If you’re traveling with kids on a plane or in a car this summer, having a to-pack list and an organized, well-planned itinerary is not preparation enough. You need to bring a whole lot more than that because with kids, anything and everything can go wrong. Here are a few tricks that moms should have up their sleeves when going on a family vacation.
•Busy Bags
Veteran parents know to prepare a busy bag for the little ones. It’s a great distraction for those boring moments when you have to wait with someone with zero impulse control a.k.a your child like when with a doctor’s appointment or a booth in a restaurant. For airline or road travel, where your child is basically cooped up in cramped space for several hours, you’d need to up your game and beef up its contents, depending on the duration of the flight. What to include: stickers, lace-through shapes, finger puppets, flash cards, koosh balls, and paper dolls. You could also add a small kaleidoscope, silly putty, and a small light-up toy.
•Creative Games
Lucky are the kids whose parents know how to create a fun game in any situation. Of course, you could play traditional games such as I-spy, 20 Questions, and even the usual card games, but you could also invent a fun game with mechanics like calling out a silly word every time they see a building that they like or an animal they don’t know at the zoo they are visiting. Or how about banning a common word, like “I,” “you,” or “the” and then getting a fake mole (drawn with washable markers or eyeliner) on the face every time you say it? You could also dare each other to do silly things or to best each other at stuff such as stare-downs or whistling. The fun that you have is reward in itself, but having prizes ready will offer extra motivation for them to participate, especially your older kids.
•Stories
Don’t leave the house without writing down anecdotes, jokes, and riddles. It’ll come in handy when your kids are getting bored and are about to throw a fit. If you have time, prepare finger puppets and flannel-graph story board or ask them to add to the story with things that they see around them. Playacting will distract kids from long travel time.
•Fun Snacks
Rare is a mother’s purse that does not contain some sort of sustenance enough to tide little ones over until a main meal. Crackers, raisins, granola bars, and pretzels are always good to have, but they probably won’t impress your kids when they’re intent on having a meltdown. To make snacks more interesting, add a special element. Instead of the regular variety, bring animal-shaped crackers, alphabet-shaped pretzels, trail mix with marshmallows, and jellybeans.
•Drawing
You could bring paper and crayons but that could be messy.
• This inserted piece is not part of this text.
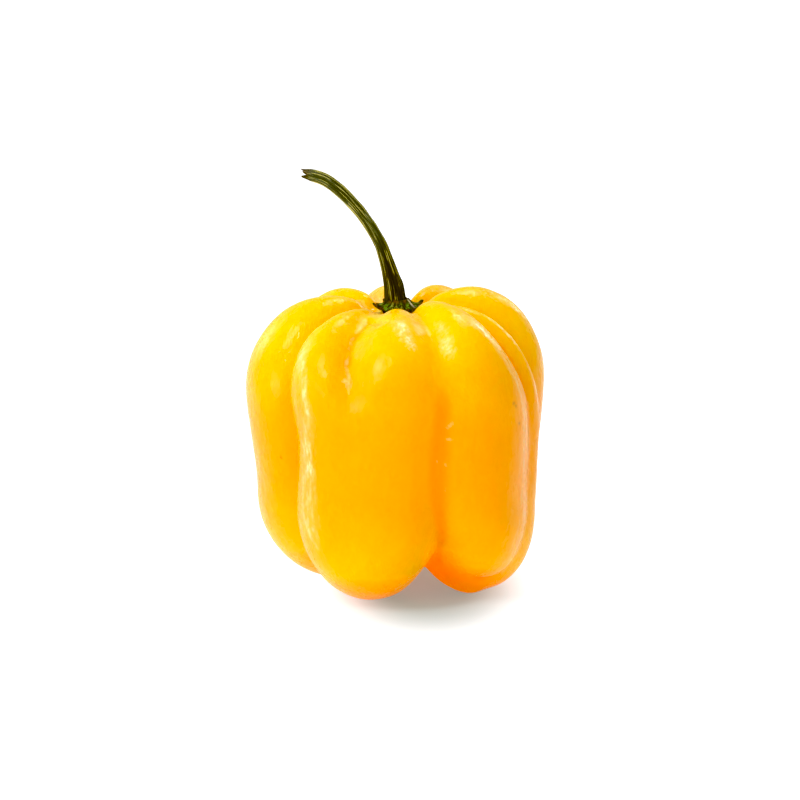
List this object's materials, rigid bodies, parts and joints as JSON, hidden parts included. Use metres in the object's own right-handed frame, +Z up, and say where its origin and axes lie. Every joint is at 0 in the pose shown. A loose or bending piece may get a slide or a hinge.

For road trips, stick to magic doodle slates. Drawing, in itself, is already engaging, but you could also use your drawing materials to play games such as Hangman or a makeshift Pictionary. You could even take a vow of silence for an hour and commit to just writing to each other when conversing. (Use that when you visit a museum!) On the road back home, appeal to your kids’ competitive spirit and hold a drawing contest on the place that you’ve just visited.
•Wish List
Have your kids create a wish list during the trip. This would keep them occupied while affording you the chance to find out what they’d like for their birthday or for Christmas. To avoid losing the wish lists, you could take a photo and email them to yourself, or better yet, post it on Instagram so their ninongs and ninangs would also see.
•Special Treat
Treat this as a drastic measure for rather desperate circumstances, such as when you’ve run out of activities for your kids or when nothing works to calm them down. Have on standby an edible treat, such as a lollipop or a candy bar if you only allow sweets on special occasions, or a special toy that they have been bugging you to buy. You could also let them do something that you don’t normally allow such as drawing on their arms and legs or putting makeup on you.
•Electronic Devices
If you’re not a fan of the idea, this could simply be your last resort. Smartphones, tablets, iPods… these have games, music, and videos that will keep your kids out of your hair and out of mischief while giving you that much-needed breather from active parenting.
•Books
Books can add weight to your luggage, so make sure that what you bring are the ones that your kids would read. Take them to the bookstore and let them choose. Younger kids would find lift-flap books, pop-up books, touch and feel books, or activity books more fun while older ones would enjoy the latest YA hit or some magazines. If they’re not much into books, you can entice them by buying a book whose story is set in your destination or a travel book with pictures of places included in your itinerary.
•New Skill
Before leaving, teach them something fun and fascinating. It could be a funny song, a magic trick, a silly language, or even a practical craft like origami. That way, when they become impatient at any time during the trip, you could remind them of it and ask them to practice.